--- START Exercise material ---

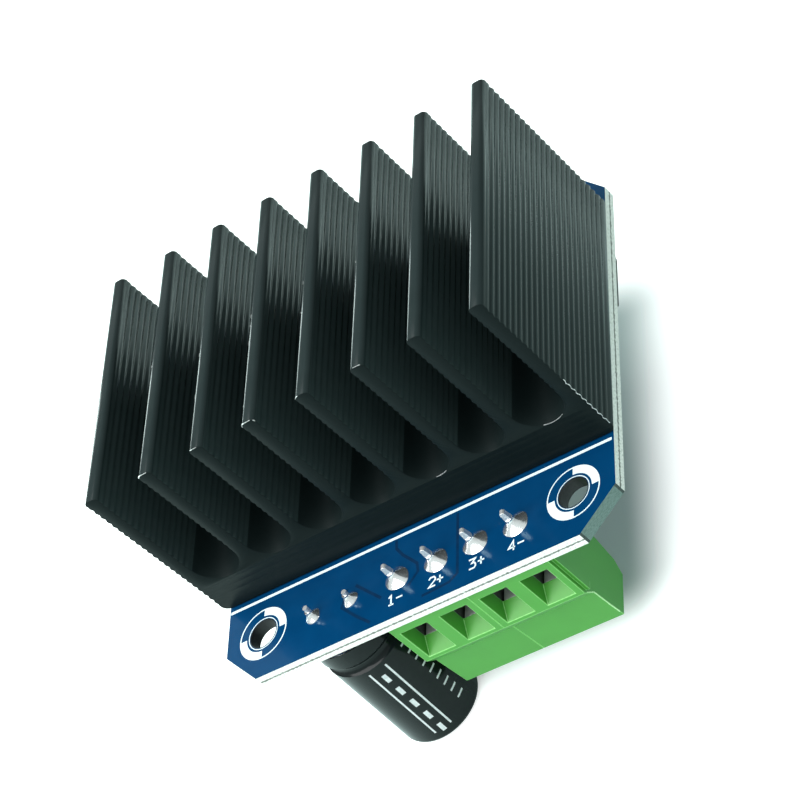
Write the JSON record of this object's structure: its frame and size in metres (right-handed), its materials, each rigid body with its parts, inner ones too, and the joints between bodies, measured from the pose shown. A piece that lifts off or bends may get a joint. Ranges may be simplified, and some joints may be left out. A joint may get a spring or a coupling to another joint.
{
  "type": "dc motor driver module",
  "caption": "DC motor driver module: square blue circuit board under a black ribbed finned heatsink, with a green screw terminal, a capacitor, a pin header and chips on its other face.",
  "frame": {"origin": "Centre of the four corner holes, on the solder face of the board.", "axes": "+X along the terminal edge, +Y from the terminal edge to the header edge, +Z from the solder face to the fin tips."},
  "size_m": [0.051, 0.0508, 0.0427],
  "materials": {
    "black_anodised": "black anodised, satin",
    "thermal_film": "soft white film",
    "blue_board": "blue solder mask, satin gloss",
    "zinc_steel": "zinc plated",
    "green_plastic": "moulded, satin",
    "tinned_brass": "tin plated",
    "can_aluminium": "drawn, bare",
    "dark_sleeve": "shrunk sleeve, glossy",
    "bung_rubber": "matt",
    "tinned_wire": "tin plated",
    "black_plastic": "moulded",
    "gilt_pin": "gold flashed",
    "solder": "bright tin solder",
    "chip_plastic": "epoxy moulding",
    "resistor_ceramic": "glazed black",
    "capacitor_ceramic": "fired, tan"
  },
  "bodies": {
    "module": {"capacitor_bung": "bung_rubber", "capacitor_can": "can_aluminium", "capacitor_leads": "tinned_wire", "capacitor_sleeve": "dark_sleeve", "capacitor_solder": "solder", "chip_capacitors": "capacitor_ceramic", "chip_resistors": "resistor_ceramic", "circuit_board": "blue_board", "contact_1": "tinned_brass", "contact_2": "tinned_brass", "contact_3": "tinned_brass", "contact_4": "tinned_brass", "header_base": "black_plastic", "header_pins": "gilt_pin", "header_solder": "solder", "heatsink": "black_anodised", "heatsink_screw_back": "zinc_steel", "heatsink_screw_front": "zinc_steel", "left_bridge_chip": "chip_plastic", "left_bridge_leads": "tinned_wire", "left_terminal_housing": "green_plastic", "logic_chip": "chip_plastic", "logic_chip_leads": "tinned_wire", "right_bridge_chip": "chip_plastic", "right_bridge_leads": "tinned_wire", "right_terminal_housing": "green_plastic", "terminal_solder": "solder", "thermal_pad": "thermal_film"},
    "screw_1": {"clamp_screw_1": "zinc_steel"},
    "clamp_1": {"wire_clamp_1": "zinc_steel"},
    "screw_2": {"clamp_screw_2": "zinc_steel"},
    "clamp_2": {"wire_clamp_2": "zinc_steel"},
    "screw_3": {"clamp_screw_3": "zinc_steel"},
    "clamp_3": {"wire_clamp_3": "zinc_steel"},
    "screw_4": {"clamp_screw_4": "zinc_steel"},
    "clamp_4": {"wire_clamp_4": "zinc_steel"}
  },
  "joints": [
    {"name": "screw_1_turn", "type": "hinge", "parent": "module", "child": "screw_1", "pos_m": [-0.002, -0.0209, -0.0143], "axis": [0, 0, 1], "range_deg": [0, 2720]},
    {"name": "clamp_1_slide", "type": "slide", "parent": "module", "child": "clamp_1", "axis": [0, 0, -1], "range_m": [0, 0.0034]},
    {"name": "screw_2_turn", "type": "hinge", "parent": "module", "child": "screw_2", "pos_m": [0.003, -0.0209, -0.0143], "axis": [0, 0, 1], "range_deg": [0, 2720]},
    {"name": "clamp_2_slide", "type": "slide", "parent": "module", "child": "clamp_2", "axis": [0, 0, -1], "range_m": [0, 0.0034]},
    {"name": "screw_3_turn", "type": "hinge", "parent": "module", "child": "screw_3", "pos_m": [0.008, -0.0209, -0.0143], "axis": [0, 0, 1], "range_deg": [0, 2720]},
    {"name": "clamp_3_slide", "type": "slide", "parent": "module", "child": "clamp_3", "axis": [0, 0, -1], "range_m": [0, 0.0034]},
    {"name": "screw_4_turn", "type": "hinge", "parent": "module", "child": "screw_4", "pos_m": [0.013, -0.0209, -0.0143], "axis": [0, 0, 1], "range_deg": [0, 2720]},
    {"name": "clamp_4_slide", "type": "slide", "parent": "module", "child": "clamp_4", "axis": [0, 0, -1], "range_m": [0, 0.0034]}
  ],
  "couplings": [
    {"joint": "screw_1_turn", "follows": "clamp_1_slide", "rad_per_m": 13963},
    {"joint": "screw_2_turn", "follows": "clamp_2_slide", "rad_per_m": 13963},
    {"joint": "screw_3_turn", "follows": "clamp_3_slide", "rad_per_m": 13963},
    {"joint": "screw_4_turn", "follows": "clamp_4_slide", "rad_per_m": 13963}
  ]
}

--- END Exercise material ---
--- START Exercise material ---

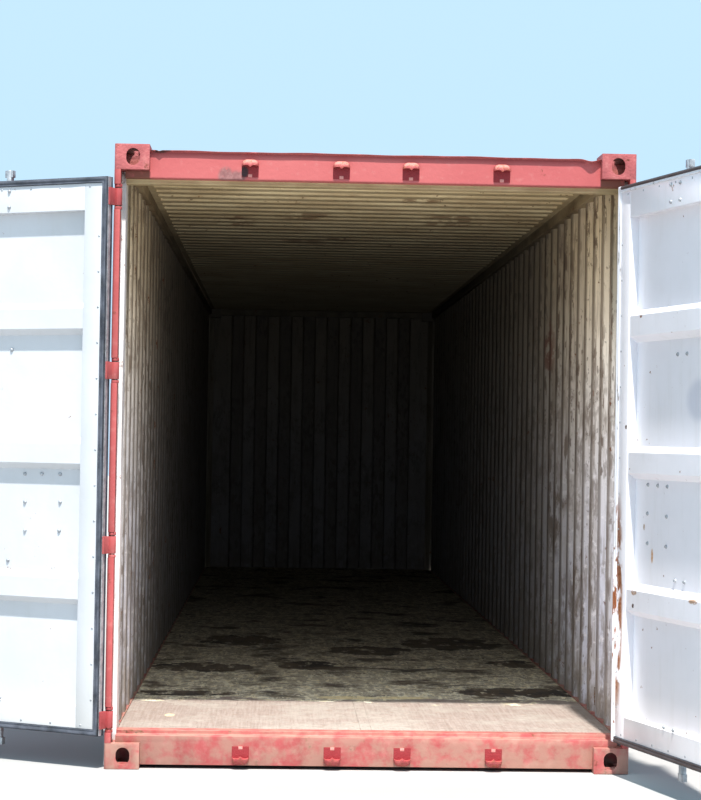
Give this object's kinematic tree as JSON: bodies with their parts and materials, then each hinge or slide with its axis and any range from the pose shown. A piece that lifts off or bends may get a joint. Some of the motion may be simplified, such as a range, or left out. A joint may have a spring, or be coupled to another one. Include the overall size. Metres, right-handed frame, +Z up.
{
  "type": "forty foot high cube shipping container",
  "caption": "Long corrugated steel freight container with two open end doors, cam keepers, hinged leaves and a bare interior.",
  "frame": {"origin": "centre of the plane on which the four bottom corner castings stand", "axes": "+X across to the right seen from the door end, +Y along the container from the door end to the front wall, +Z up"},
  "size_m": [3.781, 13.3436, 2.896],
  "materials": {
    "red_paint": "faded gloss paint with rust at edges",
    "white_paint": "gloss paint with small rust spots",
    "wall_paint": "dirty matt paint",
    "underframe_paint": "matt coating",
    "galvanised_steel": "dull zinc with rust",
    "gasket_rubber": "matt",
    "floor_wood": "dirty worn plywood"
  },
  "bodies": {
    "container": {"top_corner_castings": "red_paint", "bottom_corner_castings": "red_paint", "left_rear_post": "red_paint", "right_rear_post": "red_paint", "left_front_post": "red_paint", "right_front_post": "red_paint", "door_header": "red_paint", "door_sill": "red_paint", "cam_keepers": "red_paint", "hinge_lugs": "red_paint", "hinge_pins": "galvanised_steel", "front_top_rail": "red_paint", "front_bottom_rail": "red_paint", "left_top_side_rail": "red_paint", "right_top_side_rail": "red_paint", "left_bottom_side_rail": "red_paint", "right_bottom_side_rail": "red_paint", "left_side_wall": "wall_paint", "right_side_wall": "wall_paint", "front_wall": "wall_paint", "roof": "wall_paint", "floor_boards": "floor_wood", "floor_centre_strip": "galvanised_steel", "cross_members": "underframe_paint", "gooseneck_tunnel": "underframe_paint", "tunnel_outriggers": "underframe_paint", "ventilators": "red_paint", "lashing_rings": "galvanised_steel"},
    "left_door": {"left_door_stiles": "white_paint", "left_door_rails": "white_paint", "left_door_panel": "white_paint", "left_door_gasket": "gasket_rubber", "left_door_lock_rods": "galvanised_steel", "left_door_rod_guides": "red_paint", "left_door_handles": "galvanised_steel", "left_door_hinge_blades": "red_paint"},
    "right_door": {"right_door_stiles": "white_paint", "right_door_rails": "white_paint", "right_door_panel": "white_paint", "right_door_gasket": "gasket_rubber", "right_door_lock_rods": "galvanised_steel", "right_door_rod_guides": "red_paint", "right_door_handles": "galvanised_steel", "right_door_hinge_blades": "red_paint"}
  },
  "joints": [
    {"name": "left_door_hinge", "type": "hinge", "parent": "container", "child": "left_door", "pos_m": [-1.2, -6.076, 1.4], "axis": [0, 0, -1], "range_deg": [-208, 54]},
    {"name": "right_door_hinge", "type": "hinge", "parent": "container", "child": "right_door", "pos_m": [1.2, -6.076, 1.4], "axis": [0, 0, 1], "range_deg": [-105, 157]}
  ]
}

--- END Exercise material ---
--- START Exercise material ---

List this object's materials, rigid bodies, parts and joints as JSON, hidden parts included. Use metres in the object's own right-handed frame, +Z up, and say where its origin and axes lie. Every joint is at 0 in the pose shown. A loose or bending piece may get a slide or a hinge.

--- END Exercise material ---

_Exercise prompt:_ From the records above, copy every line that holds the word "object".

_Solved problem:_
Write the JSON record of this object's structure: its frame and size in metres (right-handed), its materials, each rigid body with its parts, inner ones too, and the joints between bodies, measured from the pose shown. A piece that lifts off or bends may get a joint. Ranges may be simplified, and some joints may be left out. A joint may get a spring or a coupling to another joint.
Give this object's kinematic tree as JSON: bodies with their parts and materials, then each hinge or slide with its axis and any range from the pose shown. A piece that lifts off or bends may get a joint. Some of the motion may be simplified, such as a range, or left out. A joint may have a spring, or be coupled to another one. Include the overall size. Metres, right-handed frame, +Z up.
List this object's materials, rigid bodies, parts and joints as JSON, hidden parts included. Use metres in the object's own right-handed frame, +Z up, and say where its origin and axes lie. Every joint is at 0 in the pose shown. A loose or bending piece may get a slide or a hinge.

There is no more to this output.